W Wincu startowałem po raz drugi z 4 startòw triathonowych w życiu. Nie mam doświadczenia dużego lecz na swoje odczucia to impreza na poziomie organizacyjnym super. Dodatkowo bardzo wymagajaca i nieprzewidywalna trasa która wymaga techniki ( rower ) . Co do samych zawodów to jestem zadowolony . Miejsce na pudle za Marcinem i Mikołajem . Fajnie jest sie uczyć od takich Kozakòw. Chyba mogłem pociągnąć mocniej moze o 10 % ale nie wiem czy bym sie nie zagotował na końcu, dodatkowo miałem PIT STOP .

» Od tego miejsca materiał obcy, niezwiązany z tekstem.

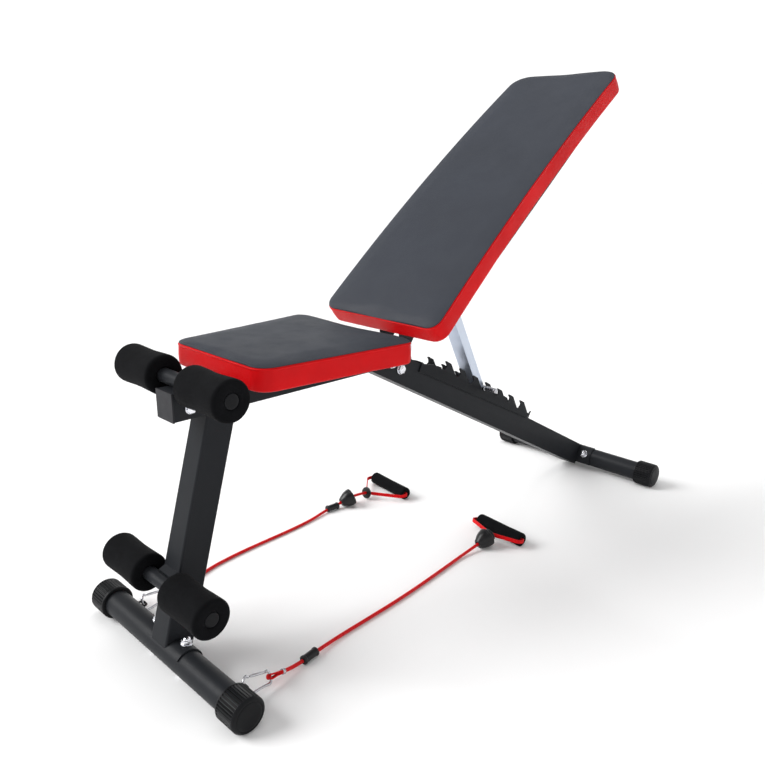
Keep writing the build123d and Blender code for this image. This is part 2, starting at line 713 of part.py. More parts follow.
def band(name, eye_x, aim, route, sleeve_at, stopper_at, grip_centre, grip_turn):
    """One resistance band: eye, snap hook, gate, webbing, crimp, cord and handle."""
    reach = Vector(*aim).normalized()
    across = Vector(0.5, 0, -0.866).normalized()
    across = (across - reach * across.dot(reach)).normalized()
    hook = Plane(origin=world(eye_x, eye_reach - eye_wire_r - hook_wire_r - 0.2, foot_axis_z),
                 x_dir=reach, z_dir=reach.cross(across))

    with BuildPart() as eye:
        with BuildLine() as eye_path:
            FilletPolyline((eye_x - eye_half_width, front_y + foot_tube_r - 1, foot_axis_z),
                           (eye_x - eye_half_width, front_y + eye_reach, foot_axis_z),
                           (eye_x + eye_half_width, front_y + eye_reach, foot_axis_z),
                           (eye_x + eye_half_width, front_y + foot_tube_r - 1, foot_axis_z), radius=6)
        with BuildSketch(Plane(origin=eye_path.line @ 0, z_dir=eye_path.line % 0)) as eye_wire:
            Circle(eye_wire_r)
        sweep(eye_wire.sketch, path=eye_path.line)
        rod_x(eye_x - 20, eye_x + 20, (front_y, foot_axis_z), foot_tube_r + 0.05, mode=Mode.SUBTRACT)

    # the hook's frame is open on its upper leg, where the gate closes it
    gate_start = hook.from_local_coords(Vector(46, -10.55, 0))
    gate_end = hook.from_local_coords(Vector(16, -12.9, 0))
    gate_dir = (gate_end - gate_start).normalized()
    gate_length = (gate_end - gate_start).length
    with BuildPart() as hook_frame:
        with BuildLine(hook) as hook_path:
            FilletPolyline((49.2, -10.3), (hook_length, -9.6), (hook_length, 9.6), (0, 14.0), (0, -14.0),
                           (12.8, -13.15), radius=[5.5, 5.5, 9.5, 9.5])
        with BuildSketch(Plane(origin=hook_path.line @ 0, z_dir=hook_path.line % 0)) as hook_wire:
            Circle(hook_wire_r)
        sweep(hook_wire.sketch, path=hook_path.line)
        # a cheek each side of the gate's root carries its rivet
        for side in (-1, 1):
            outward = hook.z_dir * side
            cheek_start = gate_start + outward * 2.95
            with BuildSketch(Plane(origin=cheek_start, x_dir=hook.x_dir, z_dir=outward)) as cheek:
                with Locations((2.6, 0)):
                    SlotCenterToCenter(5.2, 5.2)
            extrude(cheek.sketch, amount=0.9)
            rod_along(gate_start + hook.x_dir * 5.4, outward, 3.4, 1.5)
        rod_along(gate_start - hook.z_dir * 5, hook.z_dir, 10, rivet_r + running_clearance,
                  mode=Mode.SUBTRACT)
    save(hook_frame, f"hook_{name}")

    with BuildPart() as gate:
        rod_along(gate_start, gate_dir, gate_length, hook_wire_r + 0.2)
        with Locations(gate_start):
            Sphere(hook_wire_r + 0.2)
        rod_along(gate_start - hook.z_dir * 4.2, hook.z_dir, 8.4, rivet_r)
    save(gate, f"gate_{name}")

    with BuildPart() as webbing:
        with BuildSketch(Plane(origin=hook.from_local_coords(Vector(hook_length, 0, 0)),
                               x_dir=reach, z_dir=across).offset(-5.75)) as loop_profile:
            SlotCenterToCenter(44, 9.0)
            SlotCenterToCenter(44, 5.4, mode=Mode.SUBTRACT)
            with Locations((-22, 0)):
                Rectangle(44, 20, mode=Mode.SUBTRACT)
            Circle(4.5)
            Circle(2.7, mode=Mode.SUBTRACT)
        extrude(loop_profile.sketch, amount=11.5)
    save(webbing, f"webbing_{name}")

    crimp_start = hook.from_local_coords(Vector(hook_length + 26.6, 0, 0))
    with BuildPart() as crimp:
        rod_along(crimp_start, reach, 6.4, 5.5)

    crimp_end = crimp_start + reach * 6.4
    points = [crimp_end, crimp_end + reach * 16] + [world(*p) for p in route]
    radii = cord_radii(points)
    with BuildPart() as cord:
        with BuildLine() as cord_path:
            FilletPolyline(*points, radius=radii)
        with BuildSketch(Plane(origin=cord_path.line @ 0, z_dir=cord_path.line % 0)) as cord_section:
            Circle(cord_r)
        sweep(cord_section.sketch, path=cord_path.line)
    save(cord, f"cord_{name}")
    print(name, "cord length", round(cord_path.wire().length, 1), "radii", [round(r) for r in radii])
    print(name, "route", [tuple(round(c, 2) for c in p) for p in points])

    sleeve_start = world(*sleeve_at[0])
    sleeve_dir = (world(*sleeve_at[1]) - sleeve_start).normalized()
    with BuildPart() as sleeve:
        rod_along(sleeve_start, sleeve_dir, 36, 8.5, 6.5)

    nose = world(*stopper_at[0])
    nose_dir = (world(*stopper_at[1]) - nose).normalized()
    with BuildPart() as stopper:
        rod_along(nose, nose_dir, 14, 11, end_r=18)
        rod_along(nose + nose_dir * 14, nose_dir, 14, 18, end_r=21.5)
        rod_along(nose + nose_dir * 28, nose_dir, 6, 21.5)
        rod_along(nose + nose_dir * 10, nose_dir, 30, 15.5, mode=Mode.SUBTRACT)
        rod_along(nose - nose_dir, nose_dir, 36, 6.2, mode=Mode.SUBTRACT)
    save(stopper, f"stopper_{name}")

    end = points[-1]
    end_dir = (points[-1] - points[-2]).normalized()
    with BuildPart() as disc:
        rod_along(end + end_dir * 0.02, end_dir, 5, 15)

    turn = radians(grip_turn)
    along_grip = Vector(cos(turn), sin(turn), 0)
    middle = world(*grip_centre)
    with BuildPart() as grip:
        rod_along(middle - along_grip * (grip_length / 2), along_grip, grip_length, grip_r, 6.4)
    save(grip, f"grip_{name}")

    # a flat strap runs through the grip and comes forward from both its ends to the disc
    joint = end + end_dir * 5.1
    left = middle - along_grip * (grip_length / 2 + 8)
    right = middle + along_grip * (grip_length / 2 + 8)
    strap_normal = (right - left).cross(joint - left).normalized()
    forward = strap_normal.cross(left - right).normalized()
    if forward.dot(joint - middle) < 0:
        forward = forward * -1
    with BuildPart() as strap:
        with BuildLine() as strap_path:
            FilletPolyline(joint - along_grip * 5, left + forward * 23, left, right,
                           right + forward * 23, joint + along_grip * 5, radius=[11, 5.5, 5.5, 11])
        start_plane = Plane(origin=strap_path.line @ 0, x_dir=strap_normal, z_dir=strap_path.line % 0)
        with BuildSketch(start_plane) as strap_section:
            Rectangle(9, 3)
        sweep(strap_section.sketch, path=strap_path.line)
    save(strap, f"strap_{name}")
    return {"band_eyes": eye.part, "band_crimps": crimp.part, "band_sleeves": sleeve.part,
            "band_discs": disc.part}


right_band = band("right", 180.0, (-0.075, 0.977, -0.213),
     [(171.0, 168.0, 8.5), (165.0, 212.0, 7.5), (157.5, 262.0, 3.8), (154.5, 340.0, 3.7),
      (151.0, 425.0, 3.8), (144.5, 505.0, 3.7), (136.5, 580.0, 3.8), (129.5, 640.0, 3.7),
      (127.5, 684.0, 6.5), (132.0, 722.0, 15.5), (135.6, 750.0, 25.4)],
     ((171.5, 164.0, 9.0), (166.4, 200.0, 9.0)), ((131.0, 714.4, 12.9), (135.6, 750.0, 25.4)),
     (127.0, 807.0, grip_z), -5.0)

left_band = band("left", -158.0, (-0.30, 0.93, -0.213),
     [(-203.0, 168.0, 5.0), (-215.0, 204.0, 3.8), (-224.5, 240.0, 3.7), (-232.0, 305.0, 3.8),
      (-235.5, 380.0, 3.7), (-237.5, 455.0, 3.8), (-243.0, 525.0, 3.7), (-255.5, 588.0, 6.0),
      (-252.0, 630.0, 11.6), (-241.0, 672.0, 26.6), (-243.0, 715.0, 17.5)],
     ((-255.0, 589.0, 8.8), (-252.2, 626.0, 8.8)), ((-251.0, 634.0, 13.0), (-241.0, 672.0, 26.6)),
     (-233.0, 796.6, grip_z), -6.5)

for label in right_band:
    with BuildPart() as pair:
        add(right_band[label])
        add(left_band[label])
    save(pair, label)
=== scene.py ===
import math

import bmesh
import bpy
from mathutils import Matrix, Vector, noise


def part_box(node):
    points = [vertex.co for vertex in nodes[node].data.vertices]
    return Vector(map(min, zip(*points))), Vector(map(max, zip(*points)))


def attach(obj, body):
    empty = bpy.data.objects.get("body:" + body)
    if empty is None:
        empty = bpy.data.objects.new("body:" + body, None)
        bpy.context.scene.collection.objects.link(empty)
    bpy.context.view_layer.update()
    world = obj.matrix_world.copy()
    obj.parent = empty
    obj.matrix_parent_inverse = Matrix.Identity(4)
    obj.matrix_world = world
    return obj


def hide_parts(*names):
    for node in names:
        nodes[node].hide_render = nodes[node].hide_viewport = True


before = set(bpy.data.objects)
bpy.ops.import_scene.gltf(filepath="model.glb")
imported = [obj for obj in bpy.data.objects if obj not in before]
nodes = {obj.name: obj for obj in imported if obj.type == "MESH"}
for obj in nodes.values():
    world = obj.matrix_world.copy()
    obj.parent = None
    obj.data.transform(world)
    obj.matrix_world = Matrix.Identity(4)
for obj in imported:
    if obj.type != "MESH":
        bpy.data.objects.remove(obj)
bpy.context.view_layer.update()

MM = 0.001
FLOOR_GAP = 0.0003
BACK_ANGLE = 38.5
LEG_ANGLE = 28.0
POST_TILT = 15.6
SADDLE_BOLT_X = 47.0
TUBE_SIDE = 25.1
CAP_LENGTH = 50.0
EYE_D = 33.2
EYE_Z = 31.0
HOOK_LENGTH = 58.0
CRIMP_OFFSET = 26.6
CRIMP_LENGTH = 6.4
WIRE_R = 2.4
CORD_DIAMETER = 7.0
foot_low, foot_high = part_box("front_foot_tube")
FRONT_Y = (foot_low.y + foot_high.y) / 2
FOOT_Z = (foot_low.z + foot_high.z) / 2
REAR_Y = sum(corner.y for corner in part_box("rear_foot_tube")) / 2


def at(x, d, z):
    """Row-frame point from millimetres: x, distance behind the front foot's axis, height."""
    return Vector((x * MM, FRONT_Y + d * MM, z * MM))


def box_middle(node):
    low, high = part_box(node)
    return (low + high) / 2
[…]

W miejscu gdzie kończyła sie trasa szutrowa i wyjezdzalismy na asfalt zostawiłem auto z zapasowymi kołami, pomyślałem a nóż widelec łyżka

. Przed asfaltem na kostće brukowej widzę ze ktoś prowadzi rower i jest wkurzony. Mysle kurczaki Koles mocny i ma pecha jeden mniej z rywalizacji, szybko jednak krzycze które Kolo " tylne odpowiada" Ja na to ze jak sie pośpieszyć to za 300 metrów jest moje auto a tam mam tylne kolo

. Koles długo nie myśląc biegnie z rowerem ja dojezdzam i zmieniam kolo i zostawiam swoje dla niego.

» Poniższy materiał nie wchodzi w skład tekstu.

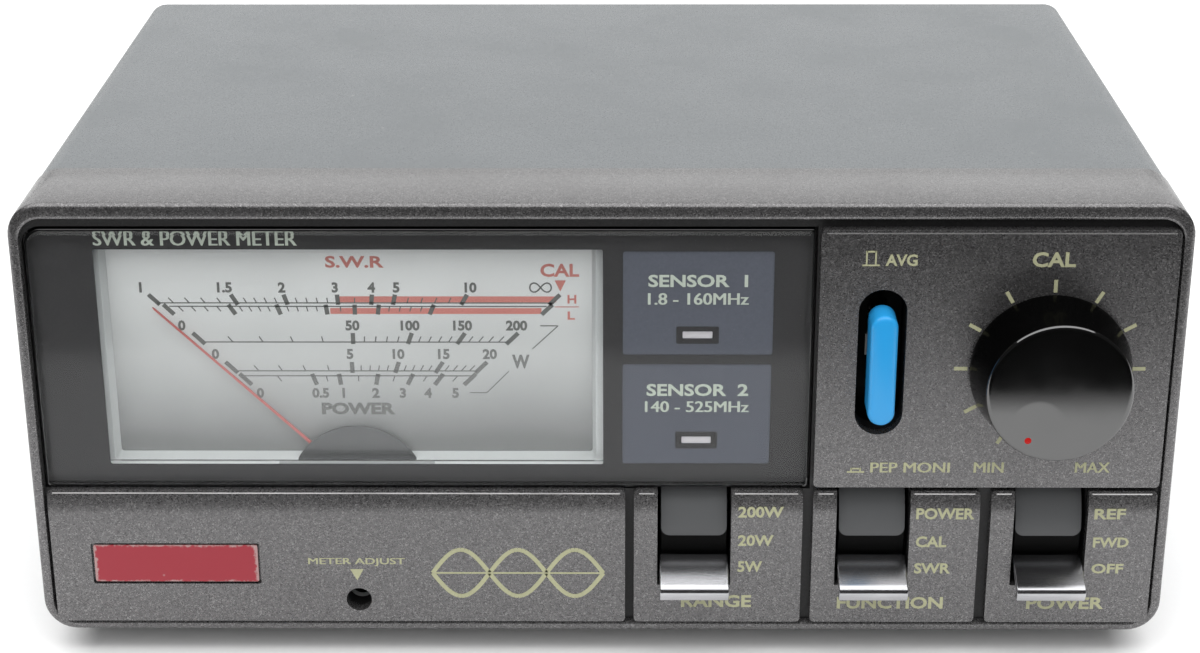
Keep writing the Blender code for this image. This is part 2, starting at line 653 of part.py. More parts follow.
def make_lever_switch(word, x):
    """A three-position lever switch: bracket, drum with its stub, and the bright paddle on the stub."""
    location = (x, LEVER_Y, LEVER_Z)
    turn = (LEVER_REST, 0, 0)
    half = DRUM_WIDTH / 2
    sector = arc(0, 0, DRUM_RADIUS, 105, 255, 16)
    sector += arc(0, 0, 2.4, -60, 60, 4)
    drum = made_of(f"{word}_lever", "black_plastic", (add_prism, "X", sector, -half, half), location, turn)
    axle = (add_prism, "X", circle(0, 0, 1.2, 12), -half - 1.3, half + 1.3)
    join(drum, f"{word}_axle", axle)
    join(drum, f"{word}_stub", (add_box, (-3.0, 3.0), (-PADDLE_REACH + 1.4, -7.5), (-1.35, -0.45)))
    paddle_outline = [
        (-9.95, 0.8),
        (-PADDLE_REACH + 0.5, 0.8),
        (-PADDLE_REACH + 0.12, 0.6),
        (-PADDLE_REACH, 0.25),
        (-PADDLE_REACH, -1.15),
        (-PADDLE_REACH + 1.0, -1.15),
        (-PADDLE_REACH + 1.0, -0.1),
        (-9.95, -0.1),
    ]
    wide = PADDLE_WIDTH / 2
    paddle = (add_prism, "X", paddle_outline, -wide, wide)
    made_of(f"{word}_paddle", "chrome", paddle, location, turn)
    inner = half + 0.6
    outer = inner + 0.9
    low = LEVER_Z - 8.6
    high = LEVER_Z + 9.2
    outline = [(-outer, 4.5), (-inner, 4.5), (-inner, 20.0), (inner, 20.0), (inner, 4.5), (outer, 4.5)]
    outline += [(outer, BOARD_FRONT - GAP), (-outer, BOARD_FRONT - GAP)]
    outline = [(x + a, b) for a, b in outline]
    bracket = made_of(f"{word}_switch_body", "zinc_sheet", (add_prism, "Z", outline, low, high))
    bore = (add_prism, "X", circle(LEVER_Y, LEVER_Z, 1.5, 12), x - outer - 1, x + outer + 1)
    cut(bracket, f"{word}_bearing", bore)


# --- Electronics and rear panel ----------------------------------------------------------------


def make_board():
    made_of("main_board", "board_green", (add_box, (4.0, 74.0), (BOARD_FRONT, BOARD_FRONT + 1.6), (4.5, 58.0)))


def make_sensor(name, pair):
    """A screened coupler box with its through line and the two coax sockets."""
    left = pair[0] - 14.0
    right = pair[1] + 14.0
    back = PANEL_FRONT - GAP
    front = 66.0
    low = SOCKET_Z - 14.0
    high = SOCKET_Z + 14.0
    box = made_of(f"{name}_box", "zinc_sheet", (add_box, (left, right), (front, back), (low, high)))
    cut(box, f"{name}_room", (add_box, (left + 1, right - 1), (front - 1, back - 1), (low + 1, high - 1)))
    holes = [(add_prism, "Y", circle(x, SOCKET_Z, 7.6, 20), back - 2, back + 1) for x in pair]
    cut(box, f"{name}_holes", *holes)
    line_front = 82.0
    bar = (add_box, (pair[0] - 2.5, pair[1] + 2.5), (line_front, line_front + 4), (SOCKET_Z - 2, SOCKET_Z + 2))
    line = made_of(f"{name}_line", "brass", bar)
    contact = 2.8
    pins = [(add_prism, "Y", circle(x, SOCKET_Z, contact, 16), line_front + 3, 113.0) for x in pair]
    join(line, f"{name}_contacts", *pins)
    cups = [(add_prism, "Y", circle(x, SOCKET_Z, 2.1, 16), 102.0, 114.0) for x in pair]
    cut(line, f"{name}_cups", *cups)
    for x, word in zip(pair, ("tx", "ant")):
        make_socket(f"{name}_{word}", x, contact)


def make_socket(name, x, contact):
    start = 97.0
    flange_front = CASE_DEPTH + GAP
    half = FLANGE / 2
    centre = (x, SOCKET_Z)
    square = rounded(x - half, x + half, SOCKET_Z - half, SOCKET_Z + half, 1.5, 2)
    flange = (add_prism, "Y", square, flange_front, flange_front + 1.6)
    shell = made_of(f"{name}_socket", "nickel", flange)
    join(shell, f"{name}_barrel", (add_prism, "Y", circle(*centre, BARREL_RADIUS, 28), flange_front + 1, BARREL_BACK))
    join(shell, f"{name}_hub", (add_prism, "Y", circle(*centre, 7.2, 24), start, flange_front + 1))
    bore = contact + 2.1
    cut(shell, f"{name}_bore", (add_prism, "Y", circle(*centre, bore, 20), start - 1, 112.0))
    cut(shell, f"{name}_mouth", (add_prism, "Y", circle(*centre, SOCKET_MOUTH, 24), 111.0, BARREL_BACK + 1))
    profile = ring_profile(contact + GAP, bore - GAP, start + 0.5, 110.7)
    made_of(f"{name}_insulator", "insulator_cream", (add_turned, "Y", centre, profile, 20, True))


def make_rear_controls():
    jack = [
        (4.0, 92.0),
        (4.0, CASE_DEPTH + GAP),
        (5.6, CASE_DEPTH + GAP),
        (5.6, CASE_DEPTH + 1.7),
        (2.75, CASE_DEPTH + 1.7),
        (2.75, 95.0),
        (1.0, 95.0),
        (1.0, CASE_DEPTH + 0.8),
        (0, CASE_DEPTH + 0.8),
    ]
    made_of("dc_jack", "black_plastic", (add_turned, "Y", (JACK_X, JACK_Z), [(0, 92.0), *jack], 20))
    body = (add_box, (SELECTOR_X - 4.5, SELECTOR_X + 4.5), (92.0, PANEL_FRONT - GAP), (SELECTOR_Z - 9, SELECTOR_Z + 9))
    switch = made_of("selector_body", "zinc_sheet", body)
    room = (add_box, (SELECTOR_X - 2.2, SELECTOR_X + 2.2), (96.0, CASE_DEPTH), (SELECTOR_Z - 4.9, SELECTOR_Z + 4.9))
    cut(switch, "selector_room", room)
    slider = (add_box, (-1.8, 1.8), (0, 8.8), (-2.6, 2.6))
    place = (SELECTOR_X, 96.4, SELECTOR_Z + SELECTOR_TRAVEL / 2)
    made_of("selector_slider", "black_plastic", slider, place)


def make_case_frame():
    """The empty that puts the whole object's bottom centre on the origin."""
    empty = bpy.data.objects.new("case_frame", None)
    bpy.context.scene.collection.objects.link(empty)
    middle = (KNOB_FRONT + BARREL_BACK) / 2
    empty.location = Vector((0, -middle, FOOT_HEIGHT)) * MM


def main():
    clear_scene()
    make_case_frame()
    make_bezel()
    make_window()
    make_badge()
    make_cover()
    make_chassis()
    make_feet()
    make_meter_case()
    make_dial()
    make_needle()
    make_coil()
    make_magnet()
    make_hairspring()
    make_zero_adjuster()
    make_lamps()
    make_knob()
    make_push_switch()
    for word, x in LEVERS.items():
        make_lever_switch(word, x)
    make_board()
    for name, pair in SENSORS.items():
        make_sensor(name, pair)
    make_rear_controls()
    bpy.context.view_layer.update()


main()
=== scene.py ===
"""Looks of a two-sensor SWR and power meter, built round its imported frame.

Lengths are millimetres in the case's own frame, whose start is the middle of the front's lower
edge: X to the right, Y to the back, Z up. Solid.publish turns them into metres in the frame's place.
"""

import json
import logging
import math
from dataclasses import dataclass
from enum import Enum
from typing import Callable, Iterable, Optional, Sequence

import bmesh
import bpy
from mathutils import Matrix, Vector


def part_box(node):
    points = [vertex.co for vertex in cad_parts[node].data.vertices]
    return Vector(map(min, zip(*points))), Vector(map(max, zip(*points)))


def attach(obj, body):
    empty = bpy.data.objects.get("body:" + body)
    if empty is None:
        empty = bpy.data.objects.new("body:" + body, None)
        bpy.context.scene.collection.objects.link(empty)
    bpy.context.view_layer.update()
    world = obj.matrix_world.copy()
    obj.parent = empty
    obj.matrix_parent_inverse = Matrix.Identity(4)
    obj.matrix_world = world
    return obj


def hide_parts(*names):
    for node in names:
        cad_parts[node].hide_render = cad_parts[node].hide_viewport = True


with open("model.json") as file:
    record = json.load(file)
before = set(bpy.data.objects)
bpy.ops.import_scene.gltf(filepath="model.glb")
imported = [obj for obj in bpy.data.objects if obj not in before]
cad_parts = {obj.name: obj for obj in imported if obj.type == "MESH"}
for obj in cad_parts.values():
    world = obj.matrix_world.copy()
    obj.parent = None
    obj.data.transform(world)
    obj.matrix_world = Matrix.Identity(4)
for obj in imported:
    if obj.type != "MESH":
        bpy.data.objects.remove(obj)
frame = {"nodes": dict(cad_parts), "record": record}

log = logging.getLogger("swr_meter")

MM = 0.001
SHARP_FROM = 34.0
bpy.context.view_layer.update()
FRONT_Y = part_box("front_bezel")[0].y
BASE_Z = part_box("front_bezel")[0].z

Point = tuple[float, float]
Outline = list[Point]
Ring = tuple[float, Outline]
Colour = tuple[float, float, float]


class Axis(Enum):
    """The axis that an outline is pushed along."""

    X = "X"
    Y = "Y"
    Z = "Z"

    def spot(self, a: float, b: float, along: float) -> Vector:
        """A point with a and b on the other two axes, in X, Y, Z order."""
        places = {"X": (along, a, b), "Y": (a, along, b), "Z": (a, b, along)}
        return Vector(places[self.value])


class Facing(Enum):
    """The way that a print looks."""

    FRONT = "front"
    REAR = "rear"

    def matrix(self) -> Matrix:
        """Turns a flat print in X and Y, read from +Z, to stand up and look this way."""
        if self is Facing.FRONT:
            return Matrix(((1, 0, 0), (0, 0, -1), (0, 1, 0))).to_4x4()
        return Matrix(((-1, 0, 0), (0, 0, 1), (0, 1, 0))).to_4x4()


@dataclass(frozen=True)
class Span:
    """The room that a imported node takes, in case millimetres."""

    left: float
    right: float
    front: float
    back: float
    low: float
    high: float

    @classmethod
    def of(cls, node: str) -> "Span":
        """Reads the node's box from the frame."""
        low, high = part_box(node)
        return cls(
            low.x / MM,
            high.x / MM,
            (low.y - FRONT_Y) / MM,
            (high.y - FRONT_Y) / MM,
            (low.z - BASE_Z) / MM,
            (high.z - BASE_Z) / MM,
        )

    @property
    def centre(self) -> Vector:
        """The middle of the box."""
        return Vector((self.left + self.right, self.front + self.back, self.low + self.high)) / 2


def arc(a: float, b: float, radius: float, start: float, end: float, segments: int) -> Outline:
    """Points of an arc.

    Args:
        a: First place of its centre.
        b: Second place of its centre.
        radius: Its radius.
        start: Angle of its first point, in degrees.
        end: Angle of its last point, in degrees.
        segments: How many straight steps it takes.

    Returns:
        The points, both ends included.
    """
    turns = (math.radians(start + (end - start) * i / segments) for i in range(segments + 1))
    return [(a + radius * math.cos(t), b + radius * math.sin(t)) for t in turns]


def circle(a: float, b: float, radius: float, segments: int) -> Outline:
    """The points of a whole circle round (a, b)."""
    return arc(a, b, radius, 0, 360, segments)[:-1]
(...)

Takim sposobem udaje sie nam obojgu ukończyć i mysle ze gdyby nie to koło ferelne tego chłopaka to byłby on na pudle zamiast mnie ( szykuje sie dobry triathlonista z Olsztyna - po pływaniu prowadził !)
Ps. Jeśli codzi o trasę po piachu i po szutrach to dało sie ja nawet szybko pojechać na kołach szosowych 20mm tak by the way , co nie zmienia faktu ze lepiej by było bez takich niespodzianek.